From time to time, records show, Ralenkotter also privately emailed Hill and other LVCVA officials surveys from tourism-related organizations showing the latest trends in the business. He also passed along a couple of tips about potential groups interested in coming to Las Vegas.
But Jack Pitney, a political science professor at Claremont McKenna College in Southern California, said the LVCVA has not been fully transparent about Ralenkotter’s work for the public agency.
“Taxpayers should ask lots of questions, and they should get lots of answers,” Pitney said. “Perhaps he’s contributing enormously to the economic climate of Las Vegas, but people have a right to know what he’s doing.”
Hill promised tighter controls and more transparency after he took the reins of the agency in September. But he presented sketchy accounts of Ralenkotter’s work in lengthy quarterly reports to the LVCVA board about the agency’s overall accomplishments.
Among the highlights, Hill said Ralenkotter:
— Reviewed a “competitive highway bridge program.”
— Provided “history regarding several events during initial budget process.”
— Reviewed and provided input into a “major customer” proposal.
— Served as the agency’s point man for the Las Vegas Aviators move to Summerlin.
— Participated as a member of the Southern Nevada Sports Events Committee.
— Assisted with an analysis and future planning of the Las Vegas Bowl.
— Provided “concepts that could be included” in the city’s hosting of the NFL draft in 2020.
— Reviewed and “offered observations and input” on initial brand research effort.
Ralenkotter’s travel as CEO has come under fire in the past year.
He and other former LVCVA executives are facing scrutiny in criminal and ethics investigations over the misuse of $90,000 in Southwest Airlines gift cards the agency bought between 2012 and 2017. Ralenkotter paid back the authority last year for $17,000 in gift cards he used on personal travel and apologized for his conduct. But he denied criminal wrongdoing.
Last month, the Review-Journal reported that Ralenkotter, while running the LVCVA, directed staff to help him obtain free upgrades for family members from British Airways. The agency rewarded the British Airways executive who provided the upgrades with thousands of dollars worth of meals and show tickets on the Strip, records show.
Ralenkotter retired about two months after Las Vegas police opened a criminal investigation into the mishandling of the Southwest Airlines gift cards. Intelligence detectives had made it clear that he was a target of the investigation, along with the agency executive who bought and distributed the cards, former director of business partnerships Brig Lawson.
In March, police executed a search warrant at the LVCVA offices, seizing seven years worth of records relating to the gift cards.

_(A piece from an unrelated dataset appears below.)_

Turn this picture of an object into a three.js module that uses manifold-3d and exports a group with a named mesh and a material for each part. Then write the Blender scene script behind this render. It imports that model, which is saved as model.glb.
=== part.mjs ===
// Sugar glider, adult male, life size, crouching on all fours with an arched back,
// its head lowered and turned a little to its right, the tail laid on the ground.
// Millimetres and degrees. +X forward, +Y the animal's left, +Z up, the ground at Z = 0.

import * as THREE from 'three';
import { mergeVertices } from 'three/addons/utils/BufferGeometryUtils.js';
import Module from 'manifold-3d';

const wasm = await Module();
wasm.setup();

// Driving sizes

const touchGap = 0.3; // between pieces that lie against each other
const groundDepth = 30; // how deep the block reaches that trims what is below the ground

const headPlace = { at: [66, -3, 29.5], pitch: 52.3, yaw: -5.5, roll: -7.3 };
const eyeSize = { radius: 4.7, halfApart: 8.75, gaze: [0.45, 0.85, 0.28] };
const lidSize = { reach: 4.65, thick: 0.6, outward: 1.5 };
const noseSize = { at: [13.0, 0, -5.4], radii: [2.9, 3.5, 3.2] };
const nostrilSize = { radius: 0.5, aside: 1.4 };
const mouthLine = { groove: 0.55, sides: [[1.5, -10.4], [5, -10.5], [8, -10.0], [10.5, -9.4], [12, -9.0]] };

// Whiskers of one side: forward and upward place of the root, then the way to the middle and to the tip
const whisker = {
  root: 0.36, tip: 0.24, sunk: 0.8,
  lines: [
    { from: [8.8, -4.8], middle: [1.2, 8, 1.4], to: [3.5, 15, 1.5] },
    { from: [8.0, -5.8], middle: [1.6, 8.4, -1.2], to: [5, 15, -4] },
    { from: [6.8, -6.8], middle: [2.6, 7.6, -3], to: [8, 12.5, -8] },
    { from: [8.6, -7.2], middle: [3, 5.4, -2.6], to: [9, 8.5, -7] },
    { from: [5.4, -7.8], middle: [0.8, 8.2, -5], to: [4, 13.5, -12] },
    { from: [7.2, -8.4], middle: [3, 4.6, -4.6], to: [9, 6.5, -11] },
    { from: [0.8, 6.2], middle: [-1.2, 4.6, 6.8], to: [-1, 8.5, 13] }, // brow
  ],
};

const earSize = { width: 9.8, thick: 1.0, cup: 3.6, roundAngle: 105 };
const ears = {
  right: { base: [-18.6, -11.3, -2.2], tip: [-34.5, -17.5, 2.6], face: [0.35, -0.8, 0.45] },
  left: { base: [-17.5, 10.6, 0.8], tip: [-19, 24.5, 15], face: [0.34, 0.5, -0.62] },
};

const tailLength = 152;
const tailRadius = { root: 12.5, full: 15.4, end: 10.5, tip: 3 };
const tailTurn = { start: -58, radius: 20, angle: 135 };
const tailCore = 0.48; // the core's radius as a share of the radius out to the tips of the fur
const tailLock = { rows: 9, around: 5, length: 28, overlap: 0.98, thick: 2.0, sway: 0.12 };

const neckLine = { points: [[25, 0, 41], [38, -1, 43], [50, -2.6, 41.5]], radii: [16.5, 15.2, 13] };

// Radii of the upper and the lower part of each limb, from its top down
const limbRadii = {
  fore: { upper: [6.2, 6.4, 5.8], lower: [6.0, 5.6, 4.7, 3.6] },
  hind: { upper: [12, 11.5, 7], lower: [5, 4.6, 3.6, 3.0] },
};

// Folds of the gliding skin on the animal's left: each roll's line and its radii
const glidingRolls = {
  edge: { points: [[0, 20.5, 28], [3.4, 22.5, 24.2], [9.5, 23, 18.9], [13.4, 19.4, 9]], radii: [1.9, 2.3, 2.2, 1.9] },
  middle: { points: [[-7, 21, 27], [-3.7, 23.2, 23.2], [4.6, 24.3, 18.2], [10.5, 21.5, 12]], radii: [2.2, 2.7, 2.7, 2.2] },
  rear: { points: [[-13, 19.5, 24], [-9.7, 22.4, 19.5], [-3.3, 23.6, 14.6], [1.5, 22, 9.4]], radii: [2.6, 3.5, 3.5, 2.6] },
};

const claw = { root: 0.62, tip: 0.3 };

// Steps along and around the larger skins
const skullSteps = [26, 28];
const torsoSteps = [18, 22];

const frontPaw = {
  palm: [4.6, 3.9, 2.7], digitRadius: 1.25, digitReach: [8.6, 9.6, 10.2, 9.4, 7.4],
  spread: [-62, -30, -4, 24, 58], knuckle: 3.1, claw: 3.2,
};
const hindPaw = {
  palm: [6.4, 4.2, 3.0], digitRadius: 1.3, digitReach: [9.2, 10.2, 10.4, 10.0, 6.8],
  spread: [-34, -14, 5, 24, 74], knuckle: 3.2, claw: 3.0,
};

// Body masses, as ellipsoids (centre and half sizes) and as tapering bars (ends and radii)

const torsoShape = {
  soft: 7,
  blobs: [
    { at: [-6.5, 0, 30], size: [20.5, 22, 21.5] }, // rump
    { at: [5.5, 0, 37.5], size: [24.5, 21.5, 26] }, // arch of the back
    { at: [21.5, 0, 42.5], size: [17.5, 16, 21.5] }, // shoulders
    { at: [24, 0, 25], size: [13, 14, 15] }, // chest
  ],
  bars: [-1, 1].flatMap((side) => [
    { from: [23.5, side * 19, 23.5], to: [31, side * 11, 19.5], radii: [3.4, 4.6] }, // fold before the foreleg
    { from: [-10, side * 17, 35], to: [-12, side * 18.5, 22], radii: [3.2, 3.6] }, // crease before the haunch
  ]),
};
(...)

The same day detectives arrested Lawson and alleged in a report that he was at the center of a conspiracy to steal the cards.
Lawson, who was released on bond, resigned a month before the police investigation and negotiated a separation package worth more than $100,000. Ralenkotter was CEO at the time.
Police revealed last month that one of Ralenkotter’s most trusted executives, former Chief Marketing Officer Cathy Tull, used $6,000 in Southwest gift cards on personal travel for her family.
Tull paid back the money and resigned without a separation agreement.
The Review-Journal is owned by the family of Las Vegas Sands Corp. Chairman and CEO Sheldon Adelson. Las Vegas Sands Corp. operates the Sands Expo & Convention Center, which competes with the LVCVA-operated Las Vegas Convention Center.